> **GIVEN INFORMATION**
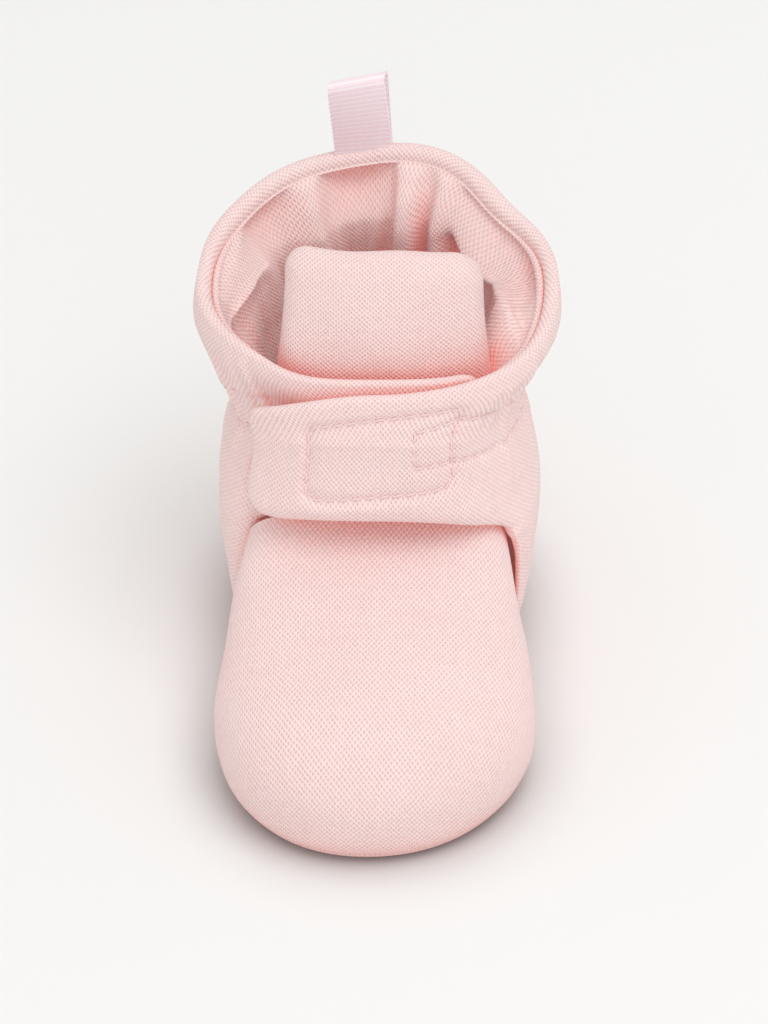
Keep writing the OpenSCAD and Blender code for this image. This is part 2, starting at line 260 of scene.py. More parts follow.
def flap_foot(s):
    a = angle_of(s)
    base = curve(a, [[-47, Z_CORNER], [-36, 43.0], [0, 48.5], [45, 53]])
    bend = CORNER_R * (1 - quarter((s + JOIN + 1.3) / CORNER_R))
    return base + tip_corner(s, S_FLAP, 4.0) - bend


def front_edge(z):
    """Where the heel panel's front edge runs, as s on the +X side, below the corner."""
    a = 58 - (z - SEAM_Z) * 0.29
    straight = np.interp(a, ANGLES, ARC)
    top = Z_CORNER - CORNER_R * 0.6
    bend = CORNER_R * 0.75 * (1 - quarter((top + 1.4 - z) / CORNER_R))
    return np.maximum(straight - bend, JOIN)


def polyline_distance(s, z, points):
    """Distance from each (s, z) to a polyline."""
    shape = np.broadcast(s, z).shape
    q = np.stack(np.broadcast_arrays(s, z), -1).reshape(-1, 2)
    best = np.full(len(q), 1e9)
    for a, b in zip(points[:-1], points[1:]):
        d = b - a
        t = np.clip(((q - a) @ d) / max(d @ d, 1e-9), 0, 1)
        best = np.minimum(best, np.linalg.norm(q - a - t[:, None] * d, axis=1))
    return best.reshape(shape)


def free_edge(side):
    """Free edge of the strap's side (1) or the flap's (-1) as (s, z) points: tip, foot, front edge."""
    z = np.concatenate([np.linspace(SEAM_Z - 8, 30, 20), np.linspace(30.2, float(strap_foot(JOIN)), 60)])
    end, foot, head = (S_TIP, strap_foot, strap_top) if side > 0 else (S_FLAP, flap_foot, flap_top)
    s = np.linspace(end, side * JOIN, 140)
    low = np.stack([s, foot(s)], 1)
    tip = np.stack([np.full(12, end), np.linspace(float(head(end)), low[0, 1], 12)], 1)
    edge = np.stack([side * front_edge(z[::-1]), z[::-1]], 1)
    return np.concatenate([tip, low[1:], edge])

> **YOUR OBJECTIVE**
Each line of the listing above should be output exactly.

> **SOLUTION**
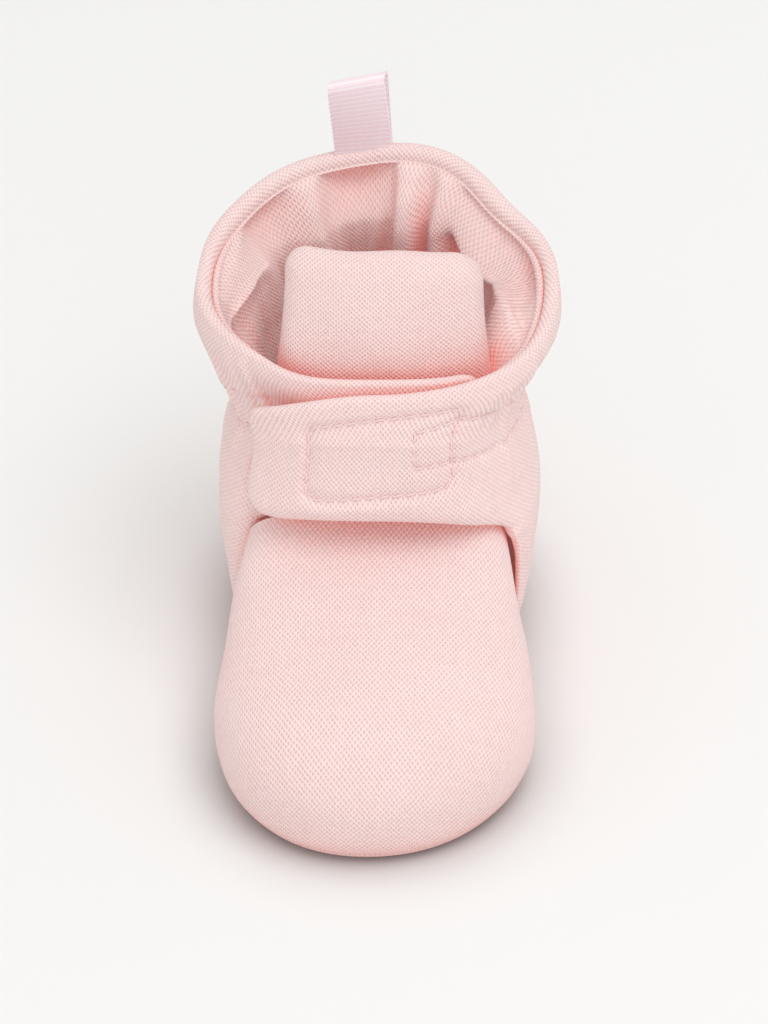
Keep writing the OpenSCAD and Blender code for this image. This is part 2, starting at line 260 of scene.py. More parts follow.
def flap_foot(s):
    a = angle_of(s)
    base = curve(a, [[-47, Z_CORNER], [-36, 43.0], [0, 48.5], [45, 53]])
    bend = CORNER_R * (1 - quarter((s + JOIN + 1.3) / CORNER_R))
    return base + tip_corner(s, S_FLAP, 4.0) - bend


def front_edge(z):
    """Where the heel panel's front edge runs, as s on the +X side, below the corner."""
    a = 58 - (z - SEAM_Z) * 0.29
    straight = np.interp(a, ANGLES, ARC)
    top = Z_CORNER - CORNER_R * 0.6
    bend = CORNER_R * 0.75 * (1 - quarter((top + 1.4 - z) / CORNER_R))
    return np.maximum(straight - bend, JOIN)


def polyline_distance(s, z, points):
    """Distance from each (s, z) to a polyline."""
    shape = np.broadcast(s, z).shape
    q = np.stack(np.broadcast_arrays(s, z), -1).reshape(-1, 2)
    best = np.full(len(q), 1e9)
    for a, b in zip(points[:-1], points[1:]):
        d = b - a
        t = np.clip(((q - a) @ d) / max(d @ d, 1e-9), 0, 1)
        best = np.minimum(best, np.linalg.norm(q - a - t[:, None] * d, axis=1))
    return best.reshape(shape)


def free_edge(side):
    """Free edge of the strap's side (1) or the flap's (-1) as (s, z) points: tip, foot, front edge."""
    z = np.concatenate([np.linspace(SEAM_Z - 8, 30, 20), np.linspace(30.2, float(strap_foot(JOIN)), 60)])
    end, foot, head = (S_TIP, strap_foot, strap_top) if side > 0 else (S_FLAP, flap_foot, flap_top)
    s = np.linspace(end, side * JOIN, 140)
    low = np.stack([s, foot(s)], 1)
    tip = np.stack([np.full(12, end), np.linspace(float(head(end)), low[0, 1], 12)], 1)
    edge = np.stack([side * front_edge(z[::-1]), z[::-1]], 1)
    return np.concatenate([tip, low[1:], edge])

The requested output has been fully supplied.